Adaptive governance of Hyrcanian forests; mitigation of harvesting-induced disturbance impacts on forest soil

Adaptive governance of Hyrcanian forest soils requires a precise understanding of the consequences of harvesting on forest soil. This research studied the effects of logging operations on the soil physical and chemical properties at time intervals of 7, 10, 15, and 20 time since harvest (mid-term) after harvesting and under different traffic intensity levels (low, medium, high, and landing) in Hyrcanian forests (Kheyrud). Soil physical properties (bulk density, porosity, penetration resistance, moisture, and texture) and chemical properties (organic carbon, nitrogen, C/N, and pH) were analyzed using analysis of variance and multivariate analysis (PCA) in SPSS and SAS JMP software. The findings indicated that soil bulk density and penetration resistance in skid trails significantly increased compared to control areas, while soil porosity and moisture significantly decreased.

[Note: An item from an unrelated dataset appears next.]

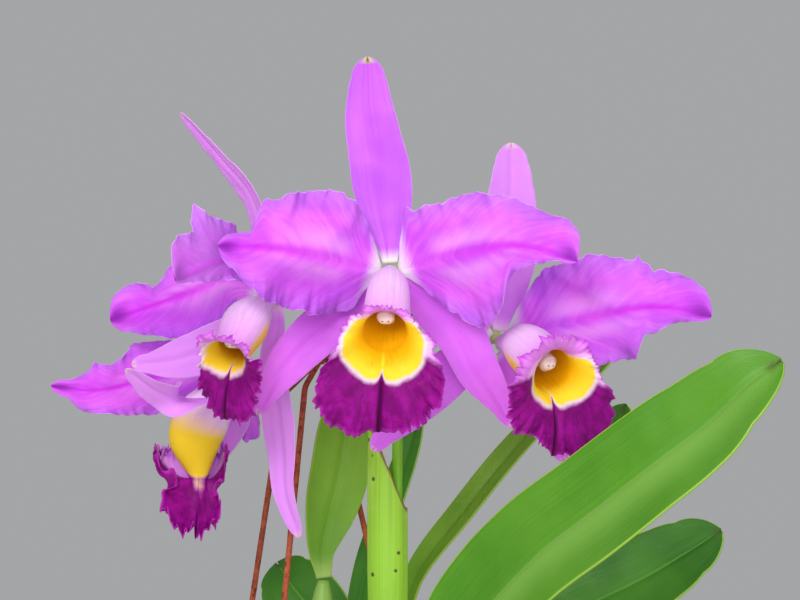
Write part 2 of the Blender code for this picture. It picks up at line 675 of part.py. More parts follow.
def build_hanger():
    """Three wires gripping the rim band from outside and meeting round the stem of a hook."""
    reach = POT_TOP_RADIUS + WIRE_RADIUS + WIRE_GAP
    under = POT_HEIGHT - RIM_BAND - WIRE_RADIUS - WIRE_GAP
    apart = HOOK_RADIUS + WIRE_RADIUS + WIRE_GAP
    for name, degrees in WIRES.items():
        angle = math.radians(degrees)
        ray = Vector((math.cos(angle), math.sin(angle), 0.0))

        def at(radius, height):
            return ray * radius + Vector((0.0, 0.0, height))

        top = Vector((APEX[0], APEX[1], 0.0)) + ray * apart
        points = [
            at(reach - 4.2, under - 0.2),
            at(reach - 1.6, under - 0.6),
            at(reach - 0.2, under + 1.2),
            at(reach, under + 5.0),
            at(reach, POT_HEIGHT - 2.0),
            at(reach - 0.2, POT_HEIGHT + 3.0),
            Vector(WIRE_BENDS[name]),
            top + Vector((0.0, 0.0, TWIST_TOP - 6.0)),
            top + Vector((0.0, 0.0, TWIST_TOP + 4.0)),
        ]
        wire(name, points, WIRE_RADIUS)
    centre = Vector((APEX[0], APEX[1], 0.0))
    points = [centre + Vector((0.0, 0.0, 373.0)), centre + Vector((0.0, 0.0, 402.0))]
    for i in range(9):
        turn = math.pi - math.radians(250.0) * i / 8
        points.append(centre + Vector((7.0 + 7.0 * math.cos(turn), 0.0, 407.0 + 7.0 * math.sin(turn))))
    wire("hanger_hook", points, HOOK_RADIUS)


def wire(name, points, radius):
    """A bent round wire that runs straight between its points."""
    start = Vector(points[0])
    curve = bpy.data.curves.new(name, "CURVE")
    curve.dimensions = "3D"
    curve.bevel_depth = radius * MM
    curve.bevel_resolution = 2
    curve.use_fill_caps = True
    line = curve.splines.new("POLY")
    line.points.add(len(points) - 1)
    for dot, place in zip(line.points, points):
        dot.co = (*((place - start) * MM), 1.0)
    line.use_smooth = True
    add_object(name, curve, start, (0.35, 0.09, 0.04), 0.75, 0.2)


for old in list(bpy.data.objects):
    bpy.data.objects.remove(old, do_unlink=True)

PARTS = new_collection("cattleya_orchid")
CUTTERS = new_collection("cutters")
CUTTERS.hide_render = True

for flower_place, flower_shape in FLOWERS.items():
    build_flower(flower_place, flower_shape)

stalk("peduncle", PEDUNCLE, (2.2, 2.2, RACHIS_RADIUS, RACHIS_RADIUS, 1.9), (0.30, 0.52, 0.14), 0.45)
sheath = spathe_rows(6, ROUND)
sheet("spathe", sheath, SPATHE_THICK, (0.36, 0.56, 0.12), 0.5, closed=True, place=SPATHE[0])

for bulb_name, (foot, waist, tip, girth) in BULBS.items():
    shape = [girth * share for share in (0.34, 0.66, 0.92, 1.0, 0.92, 0.78, 0.62, 0.5)]
    stalk("bulb_" + bulb_name, (foot, waist, tip), shape, (0.26, 0.42, 0.12), 0.5)

for leaf_name, leaf in LEAVES.items():
    leaf_shape = dict(leaf)
    leaf_shape["left"] = [w * leaf.get("width", 1.0) for w in leaf["left"]]
    leaf_shape["right"] = [w * leaf.get("width", 1.0) for w in leaf["right"]]
    rows = blade_rows(leaf_shape, LEAF_STEPS, LEAF_ACROSS)
    sheet("leaf_" + leaf_name, rows, LEAF_THICK, (0.10, 0.26, 0.05), 0.4, place=leaf["spine"][0])

for stem_name, stem_line in RHIZOMES.items():
    girths = [3.6] + [RHIZOME_RADIUS] * 10 + [3.6]
    stalk(stem_name, stem_line, girths, (0.24, 0.26, 0.10), 0.7, 14, 2)

for root_name, root_line in ROOTS.items():
    stalk(root_name, root_line, (ROOT_RADIUS, ROOT_RADIUS, 1.4), (0.55, 0.52, 0.42), 0.8, 10, 2)

inner_low_radius, inner_top_radius = build_pot()
build_bark(inner_low_radius, inner_top_radius)
build_hanger()
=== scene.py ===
# Looks of the potted cattleya orchid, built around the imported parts.
# Shapes are worked out in millimetres in the part's own frame, with +Z up and the viewing side at -Y.
import math
import random

import bmesh
import bpy
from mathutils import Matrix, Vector


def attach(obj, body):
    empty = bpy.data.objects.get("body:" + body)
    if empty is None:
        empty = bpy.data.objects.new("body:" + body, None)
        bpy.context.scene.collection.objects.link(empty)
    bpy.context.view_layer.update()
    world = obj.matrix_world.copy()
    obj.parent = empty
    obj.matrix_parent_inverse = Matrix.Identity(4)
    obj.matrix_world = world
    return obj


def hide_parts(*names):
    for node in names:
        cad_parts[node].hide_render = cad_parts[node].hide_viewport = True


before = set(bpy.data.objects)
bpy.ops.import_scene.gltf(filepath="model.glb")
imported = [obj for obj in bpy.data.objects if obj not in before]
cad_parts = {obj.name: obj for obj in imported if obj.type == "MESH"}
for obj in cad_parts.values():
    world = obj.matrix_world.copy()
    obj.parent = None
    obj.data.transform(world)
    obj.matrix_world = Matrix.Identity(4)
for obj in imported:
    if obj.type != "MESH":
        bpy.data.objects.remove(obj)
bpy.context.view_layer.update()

MM = 0.001
TAU = math.tau

# Pot and bark
POT_TOP_RADIUS = 70.0
POT_BASE_RADIUS = 48.0
POT_HEIGHT = 112.0
POT_WALL = 6.5
POT_FLOOR = 7.0
RIM_BAND = 20.0
RIM_STEP = 3.5
DRAIN_RING = 24.0
DRAIN_HOLES = 3
DRAIN_CUTTER = [(0, -9), (6.7, -9), (6.3, 0), (6.0, 1.2), (6.0, 12), (0, 12)]
BARK_TOP = 98.0
BARK_GAP = 0.4
BED_RADIUS = 60.5
CHIP_LAYERS = ((-4.6, 260), (-2.2, 300), (0.4, 150))  # height from the bark's top, and number of chips
CHIP_RINGS = ((-1.0, 0.62, 0.62), (-0.72, 1.0, 0.9), (0.0, 1.06, 1.0), (0.72, 1.0, 0.86), (1.0, 0.6, 0.55))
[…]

Soil chemical elements, including organic carbon and nitrogen content, decreased, and the soil in skid trails became more acidic. PCA analysis confirmed that soil compaction and the indicators of bulk density and penetration resistance have a negative correlation with soil moisture, carbon, nitrogen, and acidity, and a positive correlation with the years since harvesting and higher traffic intensities. These factors are the most important causes of soil differences between degraded and undisturbed forest areas. Although a visible recovery trend was observed after two decades, the soil in skid trails in areas with higher traffic intensity has not returned to the condition of undisturbed forest areas. These results emphasize the necessity for integrated and ecosystem-based governance. Developing technical standards to reduce traffic, using low-pressure machinery, scheduling operations based on soil moisture conditions, and actively involving stakeholders in the sustainable management of forest areas are suitable strategies to mitigate these damages.